Featured Gretchen Schoenstein Shamrock 2024 Editorial
May 30, 2024

Passing on the Hope: What I Learned Running Two Half-Marathons on Two Coasts in Two Days

By Gretchen Schoenstein

It was the most uncomfortable flight of my life. I was wearing compression sleeves, drinking ginger shots, and doing all the things — but my body was rebelling.

I had run one half-marathon in Washington, D.C., and would start another in Portland, Oregon, the next morning. My mission: to rally people around Autoimmune Awareness Month and to raise funds for groundbreaking autoimmune disease research at Benaroya Research Institute (BRI).

As I was stretching ahead of my second race, I was ready to fall asleep on the floor of my hotel room. But then the bigger reason kicked in: I’m running these races for everyone who can’t. I’m running to raise funds and awareness. People I love and people I don’t even know are counting on me. I made my way to the starting line for all of us.

After crossing the second finish line, I reflected on this win over the more than 100 autoimmune diseases that these races represented. Here are some of my biggest takeaways from this challenge I took on — two half-marathons on two coasts in two days — and some of the moments that I’ll never forget.

This is deeply personal — to me and so many people

Autoimmune diseases are deeply personal to me. I live with at least four of them and got my first diagnosis as a kid. When I told my friends, family and the people I met along the way what I was doing, many of them had their own connection to autoimmune diseases — the pilot on the flight from D.C. to Portland, a couple at the finish line, the person at the rental car place, hotel staff, a fellow airplane passenger, a runner at the Portland start line, and so many more. It truly felt like and still feels like an honor when people would entrust me with their own experiences or their loved ones’ experiences. Some of the conversations would elicit tears and some hugs and all of them hope.

Through this challenge, I feel like I became this conduit for inspirational stories where people were like “oh my gosh I can talk to you about this.” And they felt less alone, less frustrated. I grew braver about sharing my own journey because so many people opened up to me.

When we talk about autoimmune diseases, we often hear the phrase “suffer in silence.” You live with a disease that no one can see. Some people don’t believe that you’re in pain, and many others do but they don’t fully understand. With each exchange, I was helping people feel seen and that was empowering.

I told people about fundraising for BRI in every conversation I had. And to me, sharing that an entire research institute was dedicated to learning more about our health and finding ways to improve it, felt like passing on hope. Many people were learning about BRI for the first time. They were excited about BRI’s approach of not just studying one disease, but studying the entire immune system to find answers that will improve the lives of people with all autoimmune diseases. It made these conversations not only about sharing our own experiences, but about sharing hope for a better future. 
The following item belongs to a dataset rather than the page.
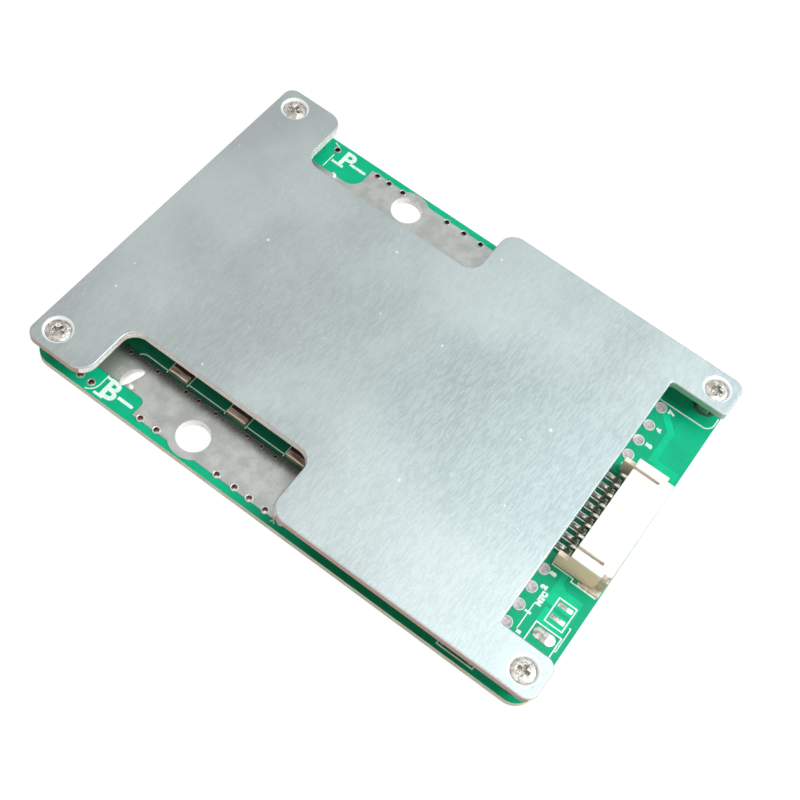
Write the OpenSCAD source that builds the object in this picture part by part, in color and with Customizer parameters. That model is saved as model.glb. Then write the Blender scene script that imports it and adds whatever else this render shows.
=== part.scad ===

I have multiple autoimmune diseases and I can do hard things

I’m a big fan of mindset training — go in with a mindset that you can and will do something, and it’ll happen. But this was the biggest, hardest challenge I’ve ever done.

The Portland half-marathon was particularly hard. I’ve run that route before, but I forgot how hilly it was! I wasn’t sure my legs were ever going to settle in. I realized around mile four or five that I would have to dig deep for the entire race. I thought of the many people who so generously shared their stories, enthusiasm and support. And that is what kept me going.

I had this vision of powering across that finish line. But when that moment came, my body said “nope.” Truth be told, I barely made it across, my legs were so wobbly. I didn’t feel strong, but I felt victorious. That’s when every emotion I had leading up to the races caught up with me, and I broke down crying.

I’ve completed this challenge knowing that I have multiple autoimmune diseases and I can do hard things — especially when there’s a driving purpose that is so much greater than myself.

What else is possible and how soon?

Accomplishing this huge goal has made me wonder: What else is possible? And how soon? Both for myself and for BRI.

I chose to allocate the funds raised from this event to BRI's Innovation Fund. This fund supports BRI scientists asking new, outside-the-box research questions and implementing new and state-of-the-art technologies. I love that this fund rewards innovative thinking. New ideas, different questions, innovative technologies — that’s what will make big advances.

I also love that this fund requires scientists from different labs to team up on projects. They bring their insights from different areas of expertise to do together what they could not do alone.

Now, more than ever, that idea resonates with me. I was able to cross both finish lines because I wasn’t doing it only for myself — I was doing it for everyone who lives with autoimmune diseases — to show them that a diagnosis doesn’t change what we are capable of. I was doing it for the researchers seeking cures for diseases that others deemed “incurable.” If there’s one thing I’ll walk away from this experience with, it’s this: There is no limit to what we can accomplish with a strong purpose, a motivated team, and a community by your side every step of the way.